» **Supplied information**
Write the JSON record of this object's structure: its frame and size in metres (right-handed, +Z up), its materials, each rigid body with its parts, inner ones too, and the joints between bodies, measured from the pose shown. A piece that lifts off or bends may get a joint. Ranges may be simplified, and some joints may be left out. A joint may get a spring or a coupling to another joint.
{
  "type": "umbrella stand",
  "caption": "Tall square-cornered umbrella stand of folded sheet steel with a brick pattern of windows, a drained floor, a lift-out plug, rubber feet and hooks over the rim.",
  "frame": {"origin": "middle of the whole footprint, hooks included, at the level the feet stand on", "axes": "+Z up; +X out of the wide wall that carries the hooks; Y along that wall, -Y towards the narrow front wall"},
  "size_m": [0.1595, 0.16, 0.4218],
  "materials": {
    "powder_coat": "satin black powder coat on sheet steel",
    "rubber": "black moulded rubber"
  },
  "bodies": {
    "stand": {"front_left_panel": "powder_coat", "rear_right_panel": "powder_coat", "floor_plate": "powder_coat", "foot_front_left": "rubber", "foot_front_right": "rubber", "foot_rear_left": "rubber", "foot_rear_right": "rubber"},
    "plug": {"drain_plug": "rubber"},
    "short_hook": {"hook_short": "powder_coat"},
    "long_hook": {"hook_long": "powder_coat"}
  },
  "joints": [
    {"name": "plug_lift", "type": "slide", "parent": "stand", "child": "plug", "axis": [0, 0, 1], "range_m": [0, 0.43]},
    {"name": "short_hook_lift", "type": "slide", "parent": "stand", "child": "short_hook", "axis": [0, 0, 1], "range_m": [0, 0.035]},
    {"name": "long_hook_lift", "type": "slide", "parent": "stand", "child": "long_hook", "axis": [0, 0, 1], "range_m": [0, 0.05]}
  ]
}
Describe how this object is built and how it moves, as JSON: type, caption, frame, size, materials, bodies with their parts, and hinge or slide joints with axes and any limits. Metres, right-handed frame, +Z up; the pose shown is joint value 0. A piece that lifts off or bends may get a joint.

---

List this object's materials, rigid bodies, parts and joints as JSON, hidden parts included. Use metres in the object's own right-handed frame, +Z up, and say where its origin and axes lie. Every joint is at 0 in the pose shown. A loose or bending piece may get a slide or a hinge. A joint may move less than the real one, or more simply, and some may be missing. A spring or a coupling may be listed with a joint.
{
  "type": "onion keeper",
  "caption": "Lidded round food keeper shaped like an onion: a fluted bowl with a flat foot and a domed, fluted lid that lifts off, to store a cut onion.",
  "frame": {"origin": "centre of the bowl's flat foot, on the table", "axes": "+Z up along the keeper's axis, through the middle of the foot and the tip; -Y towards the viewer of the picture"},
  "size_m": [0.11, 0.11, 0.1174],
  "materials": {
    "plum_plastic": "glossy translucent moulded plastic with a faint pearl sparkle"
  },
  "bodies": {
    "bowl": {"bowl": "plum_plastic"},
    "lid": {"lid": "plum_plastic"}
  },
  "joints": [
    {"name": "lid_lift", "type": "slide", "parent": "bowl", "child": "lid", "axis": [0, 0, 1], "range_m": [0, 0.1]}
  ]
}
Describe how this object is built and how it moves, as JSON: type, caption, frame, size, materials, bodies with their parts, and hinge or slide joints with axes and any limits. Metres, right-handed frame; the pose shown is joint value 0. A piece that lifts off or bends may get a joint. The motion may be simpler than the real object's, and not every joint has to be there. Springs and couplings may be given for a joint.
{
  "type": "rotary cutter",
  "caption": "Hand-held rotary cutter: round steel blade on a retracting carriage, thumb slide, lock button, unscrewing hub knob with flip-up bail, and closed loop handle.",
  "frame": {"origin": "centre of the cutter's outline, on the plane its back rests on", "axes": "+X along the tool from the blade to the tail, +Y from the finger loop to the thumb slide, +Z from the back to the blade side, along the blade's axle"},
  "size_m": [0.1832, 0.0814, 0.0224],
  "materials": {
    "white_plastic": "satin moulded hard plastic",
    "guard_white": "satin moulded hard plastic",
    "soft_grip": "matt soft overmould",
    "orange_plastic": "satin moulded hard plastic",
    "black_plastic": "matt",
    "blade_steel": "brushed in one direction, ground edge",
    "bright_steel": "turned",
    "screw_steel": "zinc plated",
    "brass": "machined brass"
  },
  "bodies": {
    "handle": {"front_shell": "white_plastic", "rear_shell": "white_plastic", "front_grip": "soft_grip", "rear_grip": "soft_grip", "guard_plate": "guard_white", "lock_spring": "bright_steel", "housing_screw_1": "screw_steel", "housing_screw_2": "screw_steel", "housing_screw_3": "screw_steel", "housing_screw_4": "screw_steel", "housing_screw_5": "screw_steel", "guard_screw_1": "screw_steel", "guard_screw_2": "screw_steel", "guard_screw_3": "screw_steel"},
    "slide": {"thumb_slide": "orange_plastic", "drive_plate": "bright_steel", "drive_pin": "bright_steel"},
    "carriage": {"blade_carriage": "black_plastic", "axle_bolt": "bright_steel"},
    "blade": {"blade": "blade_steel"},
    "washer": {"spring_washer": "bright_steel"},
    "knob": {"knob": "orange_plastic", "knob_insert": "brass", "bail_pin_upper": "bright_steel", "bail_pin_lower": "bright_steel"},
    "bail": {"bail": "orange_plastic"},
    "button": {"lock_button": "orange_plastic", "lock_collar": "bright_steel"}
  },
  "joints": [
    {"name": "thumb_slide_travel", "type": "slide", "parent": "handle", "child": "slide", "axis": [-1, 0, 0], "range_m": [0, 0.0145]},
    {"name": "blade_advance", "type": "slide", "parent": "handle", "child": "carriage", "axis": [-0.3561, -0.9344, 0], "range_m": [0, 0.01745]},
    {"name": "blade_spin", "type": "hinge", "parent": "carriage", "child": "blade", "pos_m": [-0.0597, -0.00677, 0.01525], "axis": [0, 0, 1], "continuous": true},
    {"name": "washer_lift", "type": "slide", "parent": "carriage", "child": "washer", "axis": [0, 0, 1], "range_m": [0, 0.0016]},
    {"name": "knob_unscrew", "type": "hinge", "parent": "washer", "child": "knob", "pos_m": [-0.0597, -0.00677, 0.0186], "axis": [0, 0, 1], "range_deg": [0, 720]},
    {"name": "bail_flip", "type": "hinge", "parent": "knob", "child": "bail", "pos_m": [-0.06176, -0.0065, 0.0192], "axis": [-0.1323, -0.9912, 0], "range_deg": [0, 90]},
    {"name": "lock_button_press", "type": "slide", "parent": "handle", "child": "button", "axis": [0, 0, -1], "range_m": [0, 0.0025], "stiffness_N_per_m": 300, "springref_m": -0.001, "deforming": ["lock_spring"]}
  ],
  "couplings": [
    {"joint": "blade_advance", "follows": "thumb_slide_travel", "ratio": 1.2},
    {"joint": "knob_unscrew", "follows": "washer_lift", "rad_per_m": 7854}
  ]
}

==

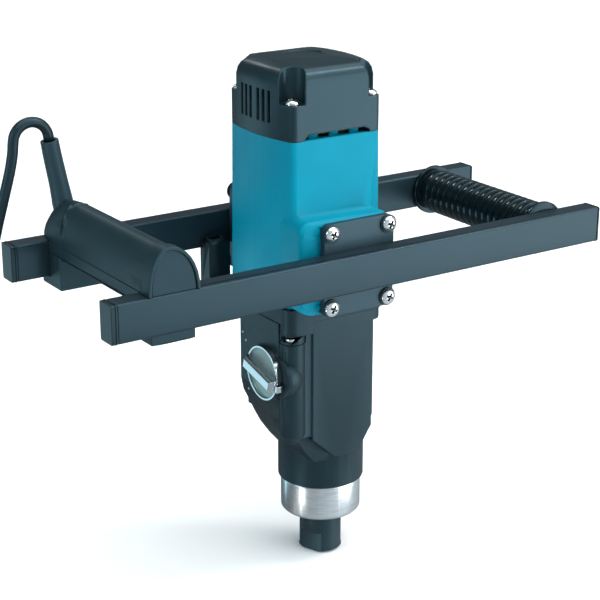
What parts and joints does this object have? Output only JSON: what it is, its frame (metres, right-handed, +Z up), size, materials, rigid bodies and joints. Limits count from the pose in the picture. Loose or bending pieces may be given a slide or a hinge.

» **Exercise brief**
Compute how many lines include the string "built", then give that number by itself.

» **Written response**
2